I am not the biggest of beer drinkers, but I have had Pilsner Urquell and have to admit that it quite a nice beer. But I guess "the best" is always a subjective term.

Watched Fight Club Again

I never thought I would say this, but my wife just watched Fight Club with me. With the baby and my hectic work schedule this week it took us 4 days, but she made it through. To be honest, I never thought she would make it to the end. Fight Club is such a guy's movie and I thought she wouldn't relate. But after 7 years of me talking about the movie, I guess she was ready to see what all the fuss was about.

I haven't got a definite thumbs up or down from her, but she definitely seemed to enjoy bits of the movie. Mostly the bits before Project Mayhem starts. I know I met my mate for life because she laughed out loud at the one scene that always gets me laughing. It is the part of the movie where the homework assignment is to pick a fight with someone and lose. So what gets me every time is the one guy who is spraying a water hose pretending to clean a sidewalk, sprays down a priest as he passes by. The priest is at first very calm and reserved, but then you just see him progress to the point where he takes a whack at the guy when he sprays water on the bible. That part in the movie is so funny for me because it is not the disrespect that is being shown to religion, it is the utterly human moment that is released even in someone so pious. I didn't catch this until I'd seen the movie a couple times, but in the next scene you see the priest in the basement during a Fight Club meeting railing on a guy.

This wasn't my first viewing of Fight Club this year, but each time I see it I get something different out of it. It was kind of fun to experience it with my wife when I had the misconception that she would totally hate it.

WWW:Wake Review

Now that it is fall and some books are out, I am back on a fiction kick.

Last weekend I finished WWW: Wake by one of my favorite Sci-Fi writers, Robert J. Sawyer. I somehow missed it in April when it was released. I guess I had my mind on other things 5 months ago. :)

The plot of the story felt unique. A 15-year old girl who is blind from birth gets an implant behind her eye with the potential to let her see. Instead it opens her mind up to the Web via the network interface.

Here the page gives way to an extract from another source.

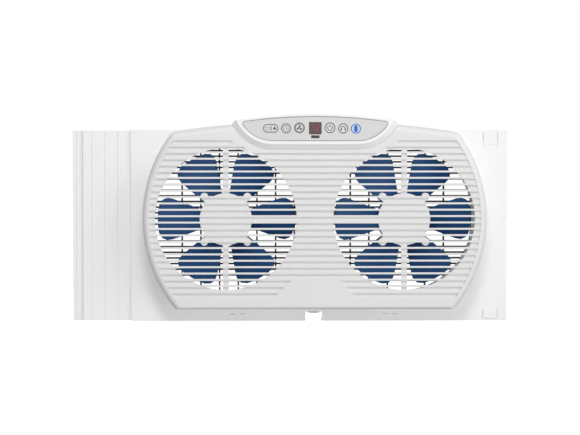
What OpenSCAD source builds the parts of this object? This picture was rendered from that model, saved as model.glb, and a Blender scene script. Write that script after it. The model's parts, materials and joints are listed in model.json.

She can now see servers and websites as points and connections as lines. Within the mosaic, she ends up discovering something unexpected.

There are also two other threads going on in the book. One thread in China where the government is trying to control the flow of information out when there is a potential pandemic. The other thread has to do with gorillas and monkeys who use sign language to communicate. Considering that WWW: Wake is the first in a trilogy of books, I am guessing we'll see the other two threads get more ingrained with the main thread.

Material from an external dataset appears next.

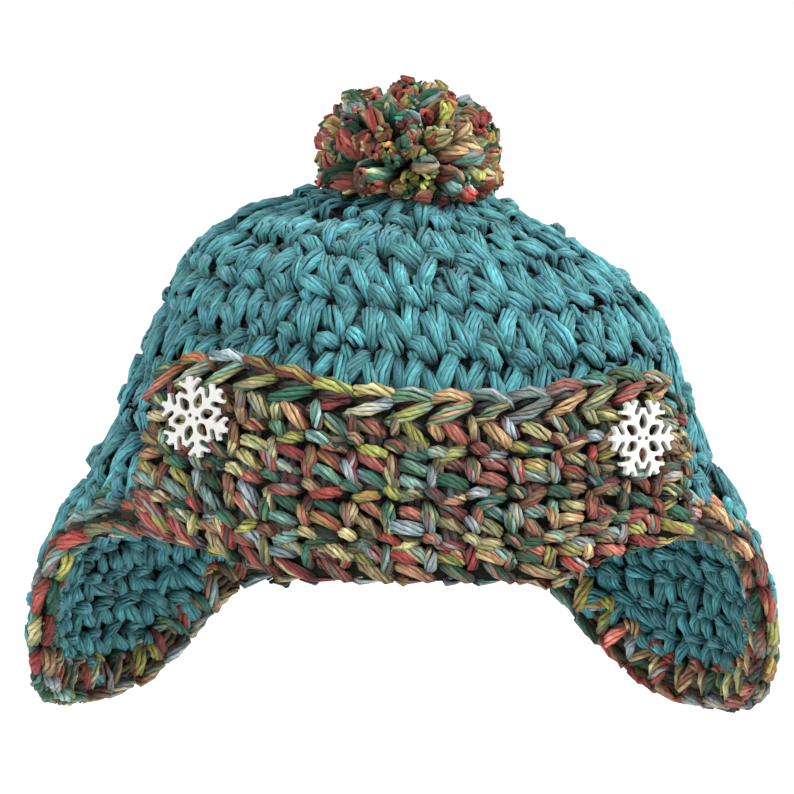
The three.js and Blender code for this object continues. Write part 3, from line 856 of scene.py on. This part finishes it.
def crochet(yarn, stitch, places, surface, ply_radius, dyes, settings, rings=5, fewer=0, mirror=1,
            rope=False, jitter=1.0, sway=0.0, aspect=1.0, strength=1.0):
    """Adds every lump of every stitch: its controls are curved, then laid on the surface.

    A lump's lift is that of its ends plus plateau(u) times what the middle stands higher. It
    lies flat, its plies side by side, or is a round rope of them. sway turns lumps by about
    that many radians, where a stitch is aspect times as tall as wide. Fills lie in shadow,
    which is painted into their colour.
    """
    shadow = FILL_SHADE_IN_ROPES if rope else FILL_SHADE_IN_FLATS
    for name, (points, plies, ends, twist) in stitch.items():
        plies = max(2, plies - fewer)
        behind = "fill" in name or "back" in name
        if behind:
            u = end_spaced(FILL_RINGS)
        else:
            u = end_spaced(rings if plies > 4 else max(3, rings - 1))
        thick = FILL_THICKNESS * ply_radius if behind else ply_radius
        controls = np.array(points)[None] * (mirror, 1, 1)
        stray = yarn.random.normal(0, 1, (len(places), 4, 3)) * CONTROL_STRAY
        stray = stray + yarn.random.normal(0, 1, (len(places), 1, 3)) * LUMP_STRAY
        controls = controls + stray * jitter
        turned = yarn.random.normal(0, sway, (len(places), 1))
        off = controls[..., :2] - controls[..., :2].mean(1, keepdims=True)
        controls[..., 0] -= turned * off[..., 1] * aspect
        controls[..., 1] += turned * off[..., 0] / aspect
        curve = curve_points(controls[..., :2], u)
        low, start, end, last = np.moveaxis(controls[..., 2:], 1, 0)
        low = low + (last - low) * u
        lift = low + (start + (end - start) * u - low) * plateau(u)
        path, normal = surface(places[:, None, 0] + curve[..., 0] * places[:, None, 2],
                               places[:, None, 1] + curve[..., 1] * places[:, None, 3], lift)
        dye_and_shade = dyes(yarn.random, len(places), plies, settings)
        # Fills get painted shade: their dyed colour is darkened by the share given for shade
        dye_and_shade = dye_and_shade * (shadow if behind else 1) * strength
        if rope:
            yarn.bundle(path, normal, plies, thick, dye_and_shade, ends, twist, TURN * (plies - 1) / plies,
                        flat=ROPE_FLATNESS, depth=ROPE_CREASE_SHADE)
        else:
            yarn.bundle(path, normal, plies, thick, dye_and_shade, ends, twist * FLAT_TWIST, FLAT_SPAN)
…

What I like about Sawyer is that his novels get techie, but not over the top techie where you have to know things about quantum mechanics. In this book he really delves into how humans learn and the modern theory on how sentience is attained.

The first book I ever read of Sawyer's was about 5 years ago when I first moved to Florida. It was FlashForward, which coincidentally is being made into a new TV show for the fall. ABC is trying to create buzz on the show by calling it the next Lost. From what I see of the trailer though, the show took liberties with the original source material. Instead of jumping 20 years into the future it looks like 6 months. I'll give the TV show a chance, but I have a feeling I may be disappointed.

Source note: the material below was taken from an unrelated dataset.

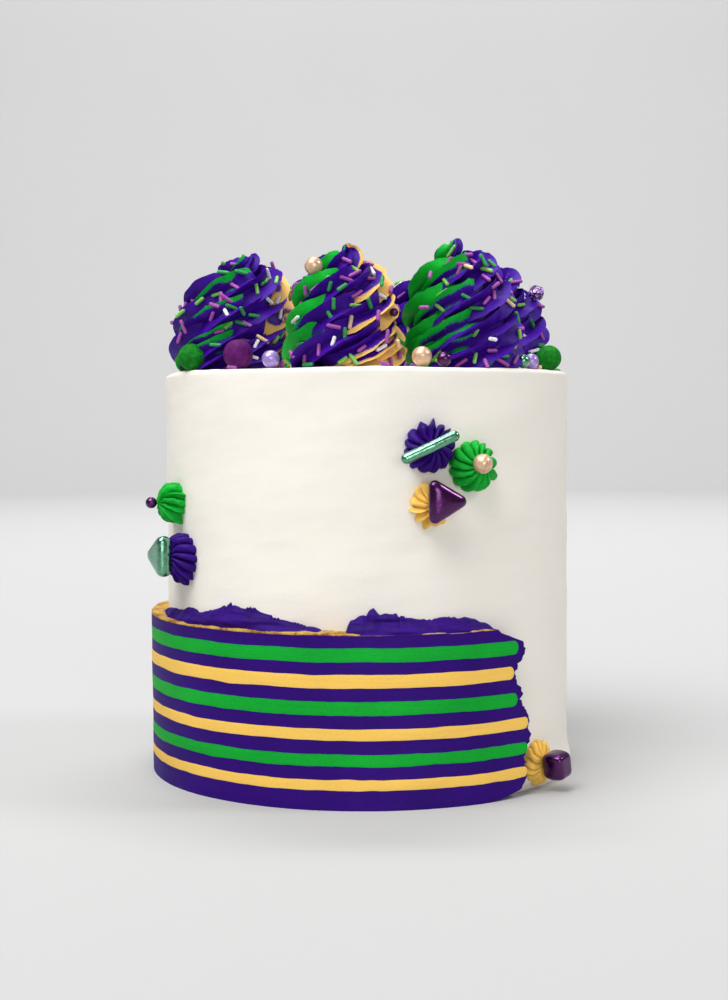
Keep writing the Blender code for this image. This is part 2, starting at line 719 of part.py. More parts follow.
def make_sweet(name, spec, collection):
    shape, colour, angle, height, distance, tilt = spec
    bm = bmesh.new()
    if shape == "rod":
        lying = Matrix.Rotation(math.radians(90), 4, "Y")
        bmesh.ops.create_cone(bm, cap_ends=True, segments=8, radius1=ROD_RADIUS, radius2=ROD_RADIUS,
                              depth=ROD_LENGTH, matrix=lying)
    elif shape == "triangle":
        corner = TRIANGLE_SIDE / math.sqrt(3.0)
        bmesh.ops.create_cone(bm, cap_ends=True, segments=3, radius1=corner, radius2=corner,
                              depth=TRIANGLE_THICKNESS)
        bmesh.ops.rotate(bm, verts=bm.verts, matrix=Matrix.Rotation(math.radians(-90), 3, "Z"))
    else:
        bmesh.ops.create_cube(bm, size=CUBE_SIZE)
    sweet = add_object(name, bm, collection, colour)
    sweet.matrix_world = outward_frame(angle, height * MM, distance * MM, tilt)
    rounded = sweet.modifiers.new("rounded", "BEVEL")
    rounded.width = SWEET_ROUNDING
    rounded.segments = 1
    rounded.limit_method = "ANGLE"
    rounded.angle_limit = math.radians(60)
    return sweet


def make_all():
    clear_scene()
    cake = new_collection("cake")
    body = make_body(cake)
    make_band(cake)
    for name, edge in SMEARS.items():
        make_smear(name, edge, cake)
    on_top = []
    for name, (colour, x, y, height, radius) in BALLS.items():
        place = Vector((x * MM, y * MM, BODY_HEIGHT + height * MM))
        make_ball(name, colour, place, radius * MM, cake)
        on_top.append((place, radius * MM))
    crystal = make_crystal(cake)
    on_top.append((crystal.location.copy(), (CRYSTAL_LEAST + CRYSTAL_SPREAD) * CRYSTAL[4] * MM))
    sweets = [make_sweet(name, spec, cake) for name, spec in SWEETS.items()]
    for name, (colour, angle, height, distance, radius) in SIDE_PEARLS.items():
        place = round_cake(angle, distance * MM, height * MM)
        sweets.append(make_ball(name, colour, place, radius * MM, cake))
    bpy.context.view_layer.update()
    for name, spec in STARS.items():
        make_star(name, spec, cake, sweets)
    make_swirls(cake, on_top)
    top_sprinkles(body, on_top)


make_all()
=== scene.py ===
"""Looks of a tall iced cake: white icing, a striped band, piped swirls and stars, sweets and sprinkles.

Metres, +Z up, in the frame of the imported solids. The front of the cake faces -Y, and angles round it run
from the front, positive towards +X.
"""
import json
import math

import bmesh
import bpy
import numpy as np
from bpy.props import FloatProperty, FloatVectorProperty, IntProperty, PointerProperty
from mathutils import Matrix, Vector

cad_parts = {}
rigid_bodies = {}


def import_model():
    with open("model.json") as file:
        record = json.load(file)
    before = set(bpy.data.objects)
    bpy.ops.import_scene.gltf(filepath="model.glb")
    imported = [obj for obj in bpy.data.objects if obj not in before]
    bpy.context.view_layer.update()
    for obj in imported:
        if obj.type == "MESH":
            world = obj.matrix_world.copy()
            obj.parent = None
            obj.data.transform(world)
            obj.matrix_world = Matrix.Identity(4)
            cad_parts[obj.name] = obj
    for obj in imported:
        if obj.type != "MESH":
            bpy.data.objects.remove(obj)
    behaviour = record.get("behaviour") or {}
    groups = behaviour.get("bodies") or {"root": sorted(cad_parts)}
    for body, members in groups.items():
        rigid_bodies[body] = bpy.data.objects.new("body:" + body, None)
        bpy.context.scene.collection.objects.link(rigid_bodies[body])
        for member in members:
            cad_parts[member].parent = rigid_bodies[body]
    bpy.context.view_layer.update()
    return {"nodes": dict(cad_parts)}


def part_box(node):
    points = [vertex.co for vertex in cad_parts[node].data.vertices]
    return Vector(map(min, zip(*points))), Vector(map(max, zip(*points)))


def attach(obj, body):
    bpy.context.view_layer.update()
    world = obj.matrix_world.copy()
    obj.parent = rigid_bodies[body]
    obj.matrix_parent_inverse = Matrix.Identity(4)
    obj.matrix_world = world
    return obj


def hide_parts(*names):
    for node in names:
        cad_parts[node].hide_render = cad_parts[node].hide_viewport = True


bl_info = {
    "name": "Decorated cake",
    "version": (1, 0, 0),
    "blender": (4, 5, 0),
    "location": "3D View > Sidebar > Cake",
    "description": "Builds an iced cake with a striped band, piped swirls and stars, sweets and sprinkles",
    "category": "Add Mesh",
}

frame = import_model()

MM = 0.001
BODY = "root"

# Driving sizes of the body and the band, in mm and degrees
BODY_RADIUS = 75.0
BODY_HEIGHT = 146.5
RIM_ROUND = 1.7
FOOT_FLARE = 1.6
FOOT_HEIGHT = 13.0
COAT_OUTER = 81.3
COAT_TOP = 58.2
COAT_FAR_END = -232.0
# How deep the band and the smears are bedded in the white icing, and the ledge and the stars
COAT_BEDDING = 0.8
STAR_BEDDING = 0.6
# name: lower and upper edge, and how far the stripe stops short of the torn end, in degrees
STRIPES = {
    "stripe_gold_1": (6.75, 10.25, -0.7),
    "stripe_green_2": (14.7, 18.65, 0.2),
    "stripe_gold_3": (23.4, 27.2, 0.8),
    "stripe_green_4": (31.7, 36.2, 1.2),
    "stripe_gold_5": (40.75, 45.2, 0.4),
    "stripe_green_6": (49.3, 53.9, 2.2),
}
# The band's torn end at the front right, as height and angle
TORN_END = ((0.0, 30.5), (0.6, 33.4), (1.2, 36.0), (2.2, 38.9), (3.4, 41.2), (6.0, 41.8), (10.0, 41.6),
            (14.0, 41.2), (16.4, 42.3), (18.6, 43.0), (21.0, 43.9), (23.4, 42.6), (25.6, 43.4),
            (28.6, 42.6), (31.0, 41.0), (34.6, 40.2), (37.4, 40.6), (39.8, 38.4), (41.8, 38.0),
            (44.4, 38.6), (47.6, 40.4), (50.9, 42.0), (53.2, 40.6), (55.4, 37.0), (57.5, 33.4),
            (60.0, 32.4))
# The gold ledge's edge, as angle and height
RIM_EDGE = ((-232.0, 59.0), (-180.0, 58.8), (-120.0, 59.0), (-90.0, 59.3), (-76.0, 59.5), (-68.0, 58.9),
            (-58.0, 58.6), (-46.0, 58.5), (-36.0, 58.8), (-26.0, 58.6), (-18.0, 58.9), (-10.0, 59.0),
            (-4.0, 58.6), (-1.0, 58.0), (11.0, 57.95), (13.5, 58.45), (15.5, 58.65), (18.5, 58.4),
            (20.0, 57.95), (23.5, 57.95), (26.0, 58.45), (30.0, 58.4), (31.5, 57.95), (36.0, 57.95))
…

I give the book 3 out of 4 stars. I am looking forward to the sequel next year.

Jobs Back In Action

It is great that Steve Jobs is back in action and even giving presentations. You can't keep that man down.

What a busy Apple week. I upgraded to Snow Leopard 10.6.1, iTunes 9 and iPhone OS 3.1 this week, but haven't had that much time to play with any of it. Maybe this weekend.

The one thing I have noticed is OS 3.1 is definitely faster (response-wise) for my 1G iPhone. I'd get stuck pretty often in Mail trying to delete or switch mail accounts. Now, not so much.